**WHAT YOU WILL DO**.
Copy out the line that contains "const geometry = crystal();", the line that contains "noise.seed_set(5)", and every line between them, exactly, and nothing else.

**DATASET SECTION**.
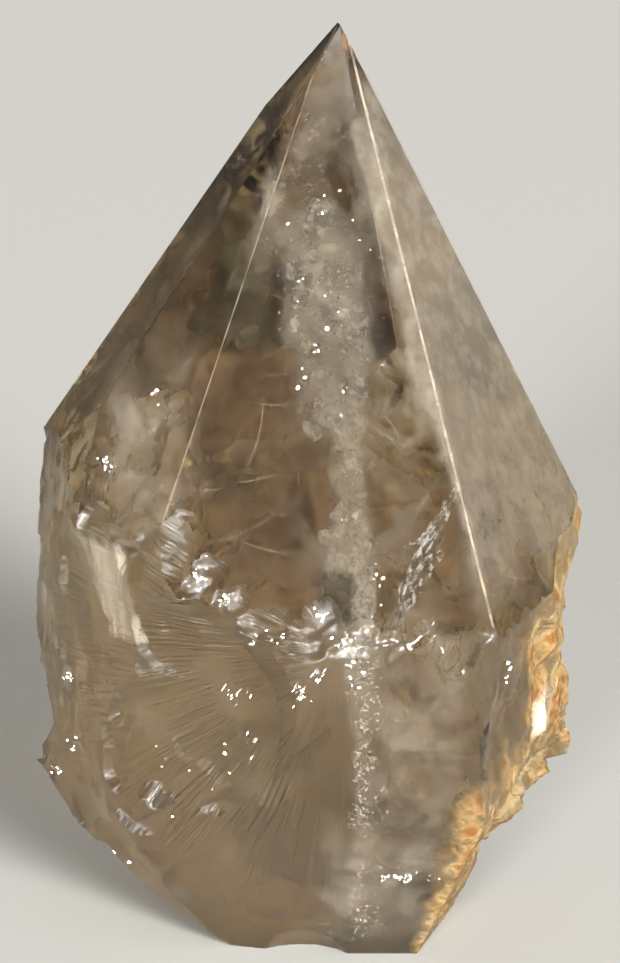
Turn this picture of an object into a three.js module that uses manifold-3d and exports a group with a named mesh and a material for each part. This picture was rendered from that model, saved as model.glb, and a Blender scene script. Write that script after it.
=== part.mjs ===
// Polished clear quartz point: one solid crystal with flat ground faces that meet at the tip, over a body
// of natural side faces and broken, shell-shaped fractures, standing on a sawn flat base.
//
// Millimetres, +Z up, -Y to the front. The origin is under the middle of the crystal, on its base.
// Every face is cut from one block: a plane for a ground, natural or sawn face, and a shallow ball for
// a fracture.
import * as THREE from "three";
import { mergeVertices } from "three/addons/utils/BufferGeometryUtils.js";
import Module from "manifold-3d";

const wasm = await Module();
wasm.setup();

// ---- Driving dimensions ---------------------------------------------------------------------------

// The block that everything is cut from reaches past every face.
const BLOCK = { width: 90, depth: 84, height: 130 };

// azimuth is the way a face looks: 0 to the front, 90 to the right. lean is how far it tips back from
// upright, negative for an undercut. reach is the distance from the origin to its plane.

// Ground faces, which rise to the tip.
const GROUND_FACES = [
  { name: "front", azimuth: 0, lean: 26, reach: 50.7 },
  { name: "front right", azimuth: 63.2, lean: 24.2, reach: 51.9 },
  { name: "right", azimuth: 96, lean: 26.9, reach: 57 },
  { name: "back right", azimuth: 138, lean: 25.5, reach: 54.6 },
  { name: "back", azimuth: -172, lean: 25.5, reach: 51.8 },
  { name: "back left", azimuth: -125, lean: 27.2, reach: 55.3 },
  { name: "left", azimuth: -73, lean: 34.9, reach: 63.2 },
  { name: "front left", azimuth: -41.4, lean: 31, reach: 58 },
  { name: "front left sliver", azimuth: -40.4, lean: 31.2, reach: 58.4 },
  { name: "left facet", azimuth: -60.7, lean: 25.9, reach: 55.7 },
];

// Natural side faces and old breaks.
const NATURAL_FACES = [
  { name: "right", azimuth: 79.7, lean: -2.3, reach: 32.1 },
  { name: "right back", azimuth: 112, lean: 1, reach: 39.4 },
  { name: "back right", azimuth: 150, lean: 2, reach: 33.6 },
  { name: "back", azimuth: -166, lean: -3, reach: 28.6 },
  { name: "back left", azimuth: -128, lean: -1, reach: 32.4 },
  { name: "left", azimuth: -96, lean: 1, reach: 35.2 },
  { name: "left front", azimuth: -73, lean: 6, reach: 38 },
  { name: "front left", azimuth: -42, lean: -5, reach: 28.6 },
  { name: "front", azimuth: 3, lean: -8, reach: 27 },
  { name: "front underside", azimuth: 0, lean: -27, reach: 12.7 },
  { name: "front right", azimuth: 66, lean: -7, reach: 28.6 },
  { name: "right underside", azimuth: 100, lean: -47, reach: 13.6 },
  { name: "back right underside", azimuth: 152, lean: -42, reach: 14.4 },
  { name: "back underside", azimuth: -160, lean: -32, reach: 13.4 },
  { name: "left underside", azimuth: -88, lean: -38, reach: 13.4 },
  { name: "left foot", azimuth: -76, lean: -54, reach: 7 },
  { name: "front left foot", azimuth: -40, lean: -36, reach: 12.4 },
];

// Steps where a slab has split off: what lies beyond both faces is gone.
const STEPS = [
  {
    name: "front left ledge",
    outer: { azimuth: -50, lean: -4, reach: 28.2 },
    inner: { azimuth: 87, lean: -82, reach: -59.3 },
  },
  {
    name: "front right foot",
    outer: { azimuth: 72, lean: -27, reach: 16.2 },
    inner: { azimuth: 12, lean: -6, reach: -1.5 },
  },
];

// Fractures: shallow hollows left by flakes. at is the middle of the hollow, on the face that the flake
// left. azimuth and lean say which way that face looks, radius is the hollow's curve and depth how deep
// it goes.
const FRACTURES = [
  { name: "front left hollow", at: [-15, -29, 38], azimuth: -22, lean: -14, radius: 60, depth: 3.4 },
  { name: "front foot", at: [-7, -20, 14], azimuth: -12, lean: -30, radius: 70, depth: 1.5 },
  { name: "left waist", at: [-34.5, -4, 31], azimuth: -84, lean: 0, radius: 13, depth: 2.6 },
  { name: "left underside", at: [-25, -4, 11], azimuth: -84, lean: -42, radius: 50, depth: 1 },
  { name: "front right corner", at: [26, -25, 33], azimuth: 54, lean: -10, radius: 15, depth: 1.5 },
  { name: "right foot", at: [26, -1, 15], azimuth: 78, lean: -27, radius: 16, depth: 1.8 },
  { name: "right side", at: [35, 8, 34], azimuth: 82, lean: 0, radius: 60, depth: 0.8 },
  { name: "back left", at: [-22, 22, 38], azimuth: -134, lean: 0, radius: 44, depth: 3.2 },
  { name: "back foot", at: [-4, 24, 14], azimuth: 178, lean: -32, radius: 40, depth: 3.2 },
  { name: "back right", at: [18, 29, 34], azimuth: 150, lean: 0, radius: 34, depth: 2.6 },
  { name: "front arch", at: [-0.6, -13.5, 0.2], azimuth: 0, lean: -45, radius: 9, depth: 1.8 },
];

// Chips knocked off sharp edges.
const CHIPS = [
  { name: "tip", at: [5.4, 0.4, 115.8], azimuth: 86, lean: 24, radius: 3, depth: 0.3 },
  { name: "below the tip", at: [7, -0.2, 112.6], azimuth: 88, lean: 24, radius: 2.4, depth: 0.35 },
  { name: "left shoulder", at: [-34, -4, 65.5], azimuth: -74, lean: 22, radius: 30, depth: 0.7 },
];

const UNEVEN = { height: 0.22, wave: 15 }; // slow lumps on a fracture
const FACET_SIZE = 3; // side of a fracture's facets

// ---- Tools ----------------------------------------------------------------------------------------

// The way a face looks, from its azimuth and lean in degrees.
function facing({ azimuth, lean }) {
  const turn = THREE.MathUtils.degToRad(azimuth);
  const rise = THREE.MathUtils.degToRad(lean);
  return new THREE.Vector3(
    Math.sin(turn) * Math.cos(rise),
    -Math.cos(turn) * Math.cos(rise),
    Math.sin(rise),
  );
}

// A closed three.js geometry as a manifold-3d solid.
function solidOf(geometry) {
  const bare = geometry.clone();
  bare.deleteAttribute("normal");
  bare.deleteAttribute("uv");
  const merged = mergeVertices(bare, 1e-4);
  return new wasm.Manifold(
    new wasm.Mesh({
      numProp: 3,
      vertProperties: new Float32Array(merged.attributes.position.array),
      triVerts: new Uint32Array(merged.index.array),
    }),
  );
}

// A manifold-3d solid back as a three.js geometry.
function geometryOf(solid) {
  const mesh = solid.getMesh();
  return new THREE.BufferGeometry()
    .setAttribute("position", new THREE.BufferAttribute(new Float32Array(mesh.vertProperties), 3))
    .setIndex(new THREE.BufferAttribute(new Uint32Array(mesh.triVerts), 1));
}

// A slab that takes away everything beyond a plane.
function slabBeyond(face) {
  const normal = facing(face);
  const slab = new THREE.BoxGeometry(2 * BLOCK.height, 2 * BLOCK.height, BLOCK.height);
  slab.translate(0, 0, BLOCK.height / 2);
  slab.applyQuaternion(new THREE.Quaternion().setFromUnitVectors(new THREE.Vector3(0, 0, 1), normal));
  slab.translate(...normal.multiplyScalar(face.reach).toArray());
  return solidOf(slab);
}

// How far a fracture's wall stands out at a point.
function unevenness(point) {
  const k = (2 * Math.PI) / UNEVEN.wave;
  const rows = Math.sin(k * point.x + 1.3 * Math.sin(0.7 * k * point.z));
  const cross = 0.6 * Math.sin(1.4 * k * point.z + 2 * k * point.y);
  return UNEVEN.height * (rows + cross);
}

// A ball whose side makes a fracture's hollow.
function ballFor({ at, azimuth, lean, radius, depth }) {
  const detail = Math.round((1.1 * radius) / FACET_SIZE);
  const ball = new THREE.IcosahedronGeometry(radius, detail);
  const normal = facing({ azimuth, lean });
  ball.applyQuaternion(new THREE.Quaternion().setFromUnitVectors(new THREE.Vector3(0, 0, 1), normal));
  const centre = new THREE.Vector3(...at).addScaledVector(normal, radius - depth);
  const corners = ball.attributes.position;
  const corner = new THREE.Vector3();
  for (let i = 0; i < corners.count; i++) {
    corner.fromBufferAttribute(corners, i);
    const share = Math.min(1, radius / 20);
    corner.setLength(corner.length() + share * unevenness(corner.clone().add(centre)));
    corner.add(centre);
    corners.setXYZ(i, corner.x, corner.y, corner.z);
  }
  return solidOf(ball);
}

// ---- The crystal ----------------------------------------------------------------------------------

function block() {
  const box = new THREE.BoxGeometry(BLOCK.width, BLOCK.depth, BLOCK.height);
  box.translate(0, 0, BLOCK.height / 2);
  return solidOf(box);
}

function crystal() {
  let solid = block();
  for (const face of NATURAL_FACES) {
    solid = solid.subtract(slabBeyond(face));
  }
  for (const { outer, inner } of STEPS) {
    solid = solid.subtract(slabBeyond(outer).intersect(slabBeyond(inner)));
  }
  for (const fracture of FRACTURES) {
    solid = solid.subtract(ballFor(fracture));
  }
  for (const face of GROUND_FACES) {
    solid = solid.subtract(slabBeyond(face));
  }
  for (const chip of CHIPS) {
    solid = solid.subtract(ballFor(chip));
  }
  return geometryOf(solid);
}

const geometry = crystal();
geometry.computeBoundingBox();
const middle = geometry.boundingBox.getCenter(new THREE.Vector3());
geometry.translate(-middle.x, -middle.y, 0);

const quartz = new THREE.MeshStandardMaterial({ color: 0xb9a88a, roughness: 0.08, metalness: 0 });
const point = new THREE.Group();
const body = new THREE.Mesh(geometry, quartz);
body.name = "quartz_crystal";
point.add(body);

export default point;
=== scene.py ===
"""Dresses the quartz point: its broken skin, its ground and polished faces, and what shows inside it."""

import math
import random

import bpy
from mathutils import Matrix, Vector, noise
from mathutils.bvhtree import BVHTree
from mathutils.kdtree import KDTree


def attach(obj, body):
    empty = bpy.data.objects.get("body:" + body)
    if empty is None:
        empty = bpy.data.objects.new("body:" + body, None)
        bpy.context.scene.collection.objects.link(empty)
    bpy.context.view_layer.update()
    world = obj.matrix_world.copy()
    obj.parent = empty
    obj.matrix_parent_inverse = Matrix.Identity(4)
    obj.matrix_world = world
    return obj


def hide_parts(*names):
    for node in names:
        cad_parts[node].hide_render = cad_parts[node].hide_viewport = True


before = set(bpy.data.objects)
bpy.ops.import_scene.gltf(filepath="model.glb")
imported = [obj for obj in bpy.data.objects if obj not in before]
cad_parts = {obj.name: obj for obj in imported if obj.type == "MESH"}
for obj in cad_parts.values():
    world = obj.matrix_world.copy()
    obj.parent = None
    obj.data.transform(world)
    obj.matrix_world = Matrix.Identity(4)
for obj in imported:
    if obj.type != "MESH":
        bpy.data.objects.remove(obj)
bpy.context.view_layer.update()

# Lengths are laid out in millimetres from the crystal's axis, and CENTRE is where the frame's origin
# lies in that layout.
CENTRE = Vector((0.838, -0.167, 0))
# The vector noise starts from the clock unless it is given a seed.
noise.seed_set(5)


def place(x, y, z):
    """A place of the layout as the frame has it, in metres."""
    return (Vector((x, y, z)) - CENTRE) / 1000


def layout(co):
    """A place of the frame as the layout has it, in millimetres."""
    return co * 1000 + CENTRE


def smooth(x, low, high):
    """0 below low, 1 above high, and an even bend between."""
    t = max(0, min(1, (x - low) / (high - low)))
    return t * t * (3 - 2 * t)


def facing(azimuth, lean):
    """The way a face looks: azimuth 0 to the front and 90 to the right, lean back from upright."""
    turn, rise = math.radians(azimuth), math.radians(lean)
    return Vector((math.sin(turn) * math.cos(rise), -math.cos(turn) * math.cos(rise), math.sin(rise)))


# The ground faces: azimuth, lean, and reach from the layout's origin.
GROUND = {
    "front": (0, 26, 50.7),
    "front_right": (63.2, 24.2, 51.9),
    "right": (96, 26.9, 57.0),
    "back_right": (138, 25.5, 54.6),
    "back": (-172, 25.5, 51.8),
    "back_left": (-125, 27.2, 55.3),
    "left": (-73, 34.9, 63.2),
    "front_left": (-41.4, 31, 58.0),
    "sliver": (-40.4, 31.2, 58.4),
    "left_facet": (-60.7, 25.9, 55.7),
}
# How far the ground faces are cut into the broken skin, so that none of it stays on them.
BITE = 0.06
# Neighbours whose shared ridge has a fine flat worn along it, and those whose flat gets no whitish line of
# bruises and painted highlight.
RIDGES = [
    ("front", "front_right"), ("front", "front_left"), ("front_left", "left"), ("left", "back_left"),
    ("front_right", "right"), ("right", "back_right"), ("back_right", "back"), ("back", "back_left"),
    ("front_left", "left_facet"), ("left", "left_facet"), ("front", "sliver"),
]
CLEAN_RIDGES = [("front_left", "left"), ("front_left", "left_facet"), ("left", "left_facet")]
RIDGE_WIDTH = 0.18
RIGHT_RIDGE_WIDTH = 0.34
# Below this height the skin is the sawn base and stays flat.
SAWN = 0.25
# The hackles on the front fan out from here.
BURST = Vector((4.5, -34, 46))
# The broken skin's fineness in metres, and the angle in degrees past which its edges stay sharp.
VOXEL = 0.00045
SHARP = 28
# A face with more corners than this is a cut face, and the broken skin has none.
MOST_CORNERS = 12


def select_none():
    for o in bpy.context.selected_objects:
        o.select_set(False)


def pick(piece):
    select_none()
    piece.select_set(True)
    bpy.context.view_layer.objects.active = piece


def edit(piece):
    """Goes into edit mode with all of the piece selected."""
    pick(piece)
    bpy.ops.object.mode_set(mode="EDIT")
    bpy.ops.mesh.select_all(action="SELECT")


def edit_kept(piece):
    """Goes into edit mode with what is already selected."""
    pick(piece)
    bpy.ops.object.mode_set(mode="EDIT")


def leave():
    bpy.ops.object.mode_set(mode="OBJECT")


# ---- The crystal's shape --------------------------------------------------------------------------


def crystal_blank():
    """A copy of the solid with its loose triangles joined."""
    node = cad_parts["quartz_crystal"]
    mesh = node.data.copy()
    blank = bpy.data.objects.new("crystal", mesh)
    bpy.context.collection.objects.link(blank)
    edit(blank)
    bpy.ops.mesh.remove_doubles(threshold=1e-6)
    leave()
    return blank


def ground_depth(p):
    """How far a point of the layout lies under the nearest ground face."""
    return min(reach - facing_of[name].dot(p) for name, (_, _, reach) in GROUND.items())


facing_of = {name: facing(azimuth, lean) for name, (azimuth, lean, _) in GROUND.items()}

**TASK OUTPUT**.
const geometry = crystal();
geometry.computeBoundingBox();
const middle = geometry.boundingBox.getCenter(new THREE.Vector3());
geometry.translate(-middle.x, -middle.y, 0);

const quartz = new THREE.MeshStandardMaterial({ color: 0xb9a88a, roughness: 0.08, metalness: 0 });
const point = new THREE.Group();
const body = new THREE.Mesh(geometry, quartz);
body.name = "quartz_crystal";
point.add(body);

export default point;
=== scene.py ===
"""Dresses the quartz point: its broken skin, its ground and polished faces, and what shows inside it."""

import math
import random

import bpy
from mathutils import Matrix, Vector, noise
from mathutils.bvhtree import BVHTree
from mathutils.kdtree import KDTree


def attach(obj, body):
    empty = bpy.data.objects.get("body:" + body)
    if empty is None:
        empty = bpy.data.objects.new("body:" + body, None)
        bpy.context.scene.collection.objects.link(empty)
    bpy.context.view_layer.update()
    world = obj.matrix_world.copy()
    obj.parent = empty
    obj.matrix_parent_inverse = Matrix.Identity(4)
    obj.matrix_world = world
    return obj


def hide_parts(*names):
    for node in names:
        cad_parts[node].hide_render = cad_parts[node].hide_viewport = True


before = set(bpy.data.objects)
bpy.ops.import_scene.gltf(filepath="model.glb")
imported = [obj for obj in bpy.data.objects if obj not in before]
cad_parts = {obj.name: obj for obj in imported if obj.type == "MESH"}
for obj in cad_parts.values():
    world = obj.matrix_world.copy()
    obj.parent = None
    obj.data.transform(world)
    obj.matrix_world = Matrix.Identity(4)
for obj in imported:
    if obj.type != "MESH":
        bpy.data.objects.remove(obj)
bpy.context.view_layer.update()

# Lengths are laid out in millimetres from the crystal's axis, and CENTRE is where the frame's origin
# lies in that layout.
CENTRE = Vector((0.838, -0.167, 0))
# The vector noise starts from the clock unless it is given a seed.
noise.seed_set(5)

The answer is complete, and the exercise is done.